Earnings in 2HFY19 to strengthen with re-alignment of CAPEX. We returned from attending Petronas Dagangan’s analyst briefing yesterday feeling upbeat on its earnings prospect. We remain optimistic on PetDag’s earnings trajectory given that it will be relooking into its CAPEX and managing its OPEX spending – to redeploy into more earnings accretive initiatives going forward.
2QFY19 earnings impacted by decline in MOPS price and high OPEX. Recall that, Petronas Dagangan’s 2QFY19 earnings contracted by -41.5%yoy to RM172.8m mainly due to the decline in MOPS prices – which resulted in lower product margin as well as; higher operating expenses (OPEX). The higher OPEX is mainly attributable to higher spending on advertising and promotions coupled with higher adoption of Mesra points. That said, revenue grew by +4.5%yoy with sales volume increasing by +8.0%yoy mainly from: (i) the increase in productivity of refurbished stations; (ii) higher number of stations in operation and; (iii) conversion from other brands to Petronas. While we note that the volatility brought upon by the movement of crude oil price will continue to affect MOPS prices however; we do not expect the adverse impact to prolong as various growth initiatives currently employed by PetDag will assist to cushion the impact of volatile crude oil price.
SETEL usage continues its increasing trend. The mobile application SETEL that was developed by PetDag has continued to be well-received by its customers even though SETEL has yet to be officially launched by the company and the application is still in its pilot period. The mobile application since its inception last year has seen total spending increase in the past quarter by +4.0 - 5.0% (vs 1QFY19) with a total of 277 stations in the Klang Valley are now able to enjoy the benefit of the mobile application.
We understand that the first half of 2019 spending via SETEL amounted to an encouraging RM11.0m.
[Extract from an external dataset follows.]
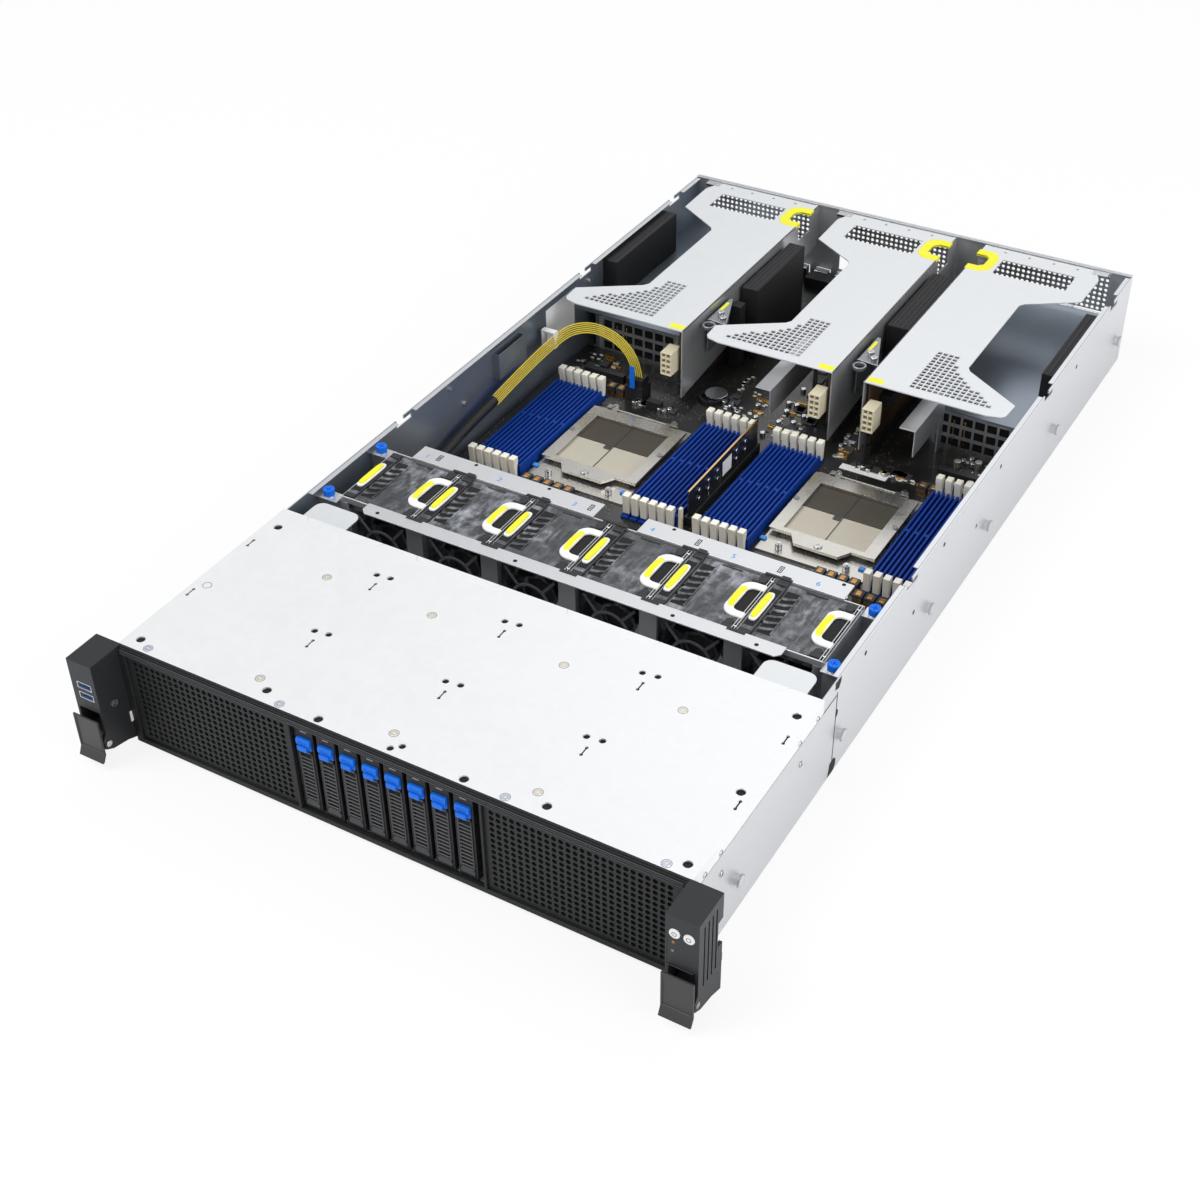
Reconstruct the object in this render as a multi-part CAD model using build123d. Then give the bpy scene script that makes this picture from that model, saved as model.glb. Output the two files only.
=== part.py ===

According to Management, it is now in the midst of expanding SETEL’s network to major cities in Malaysia by October to November this year to further leverage on the encouraging usage of SETEL.
Marketing efforts to continue; albeit in a more targeted manner... Going forward, Management reiterated that it will continue to spend on marketing albeit in a more targeted manner - in its effort to control its OPEX spending but at the same time; enhance its brand visibility as well as to create stickiness to the Petronas brands. This is especially so for the marketing and promotion that it has committed to from earlier this year such as: (i) the marketing for PETRONAS PRIMAX 95 Pro-Drive which was launched back in February; (ii) refurbishments of critical earnings-accretive stations as well as; (iii) Mesra Bonanza campaign which has been extended throughout FY19.
Meanwhile, Management expects the promotional and acquisition costs for the SETEL application to taper-off going forward as the respective station dealers will now be promoting the SETEL application. The Management also expect that the promotion for SETEL will be in the form of indirect marketing via its potential collaborative partners going forward where PetDag will be able to tap into their respective customer base.
Ongoing asset refurbishments might constrain volume growth, however…. While we note that the ongoing asset refurbishment initiative coupled with the impending implementation of the targeted petrol subsidy program in 3QFY19 could potentially cap volume growth in FY19 however, as evident in the recent two quarters; the newly refurbished petrol stations in FY18 as well as; the aggressive promotional activities have successfully increased sales volume and cushioned PetDag’s earnings. We understand from the Management that the newly refurbished stations have indicated an average of +3-4% increase in sales as of end-December 2018. We also note that productivity per pump island has increased for the newly refurbished stations. Hence, we do not view volume growth as a concern at this point in time.
Impact on earnings. We are making no changes to our FY19-20F earnings estimates at this juncture.
Maintain BUY. We are maintaining our BUY recommendation on PetDag with an unchanged TP of RM28.35. Our valuation is premised on forward PER20 of 27x pegged to EPS20 of 107.8sen. The target PER is based on PetDag’s five-year rolling average PER. We maintain our BUY recommendation on PetDag given that we remain optimistic on: (i) increasing productivity per station due to CAPEX rationalization plan; (ii) lower sales volume – due to ongoing asset refresh activities to be cushioned by newly refurbished stations; (iii) better inventory management following new dealers’ commission; (iv) increasing spending per transaction on SETEL mobile application; (v) robust balance sheet; as well as; (vi) continued aggressive marketing activities. Furthermore, dividend yield remains decent at 3.9% FY20F.